Considerable custom programming is frequently required to convert legacy tables into CALS, since large volumes of data may preclude manual clean-up and conversion.
Bottom line: study your tables closely and be realistic about the effort involved in clean-up and conversiont to SGML.
Unique ID values must be generated and assigned to Cross-References, Hot Links, etc. Each ID value must be unique and have a corresponding IDREF value, which is resolved during the SGML parsing process.
Most SGML tools do not automatically generate nor maintain unique ID and IDREF values, so special software may need to be written in order to generate and maintain unique ID values for each document and to maintain a record of each ID. Since IDs must be unique and (should be) consistent, allowing manual application by authors is not desireable nor managable in production.
Large numbers of IDs and ID-IDREF pairs are a major production data management problem; in many cases, IDs and IDREFs are applied and resolved in batch mode after the authoring process is finished.
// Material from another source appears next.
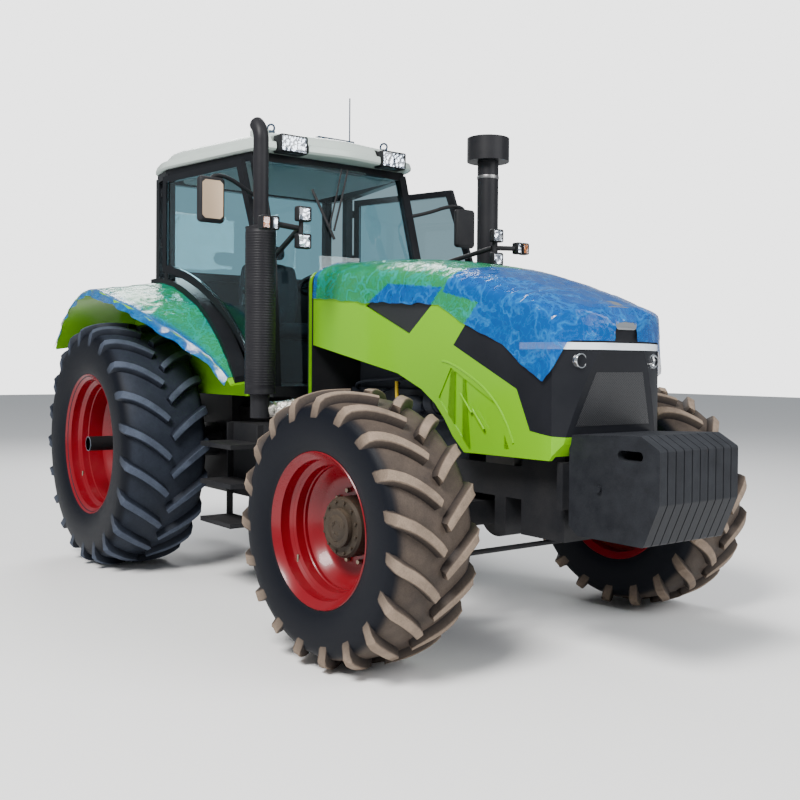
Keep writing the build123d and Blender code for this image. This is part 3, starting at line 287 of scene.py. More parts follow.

SGML Entities are commonly used to refer to graphics, special characters, and external files. For example, instead of referring to an actual graphic file name, an SGML graphic entity is referenced in the instance, and the entity declaration points to the physical path name and file name.
Be sure to verify that the generation and resolution of Graphic Entity declarations and references are supported in your candidate SGML editor/publisher tools. If entity generation and management are not supported, your programmers will be in for a lot of work.
In order to keep the pain and expense of an SGML publishing implementation to a bearable level, please keep the following key points in mind:
A successful SGML publishing implementation is all about technical and schedule risk management. Know your pitfalls and risks right aways, and manage your problem areas realistically.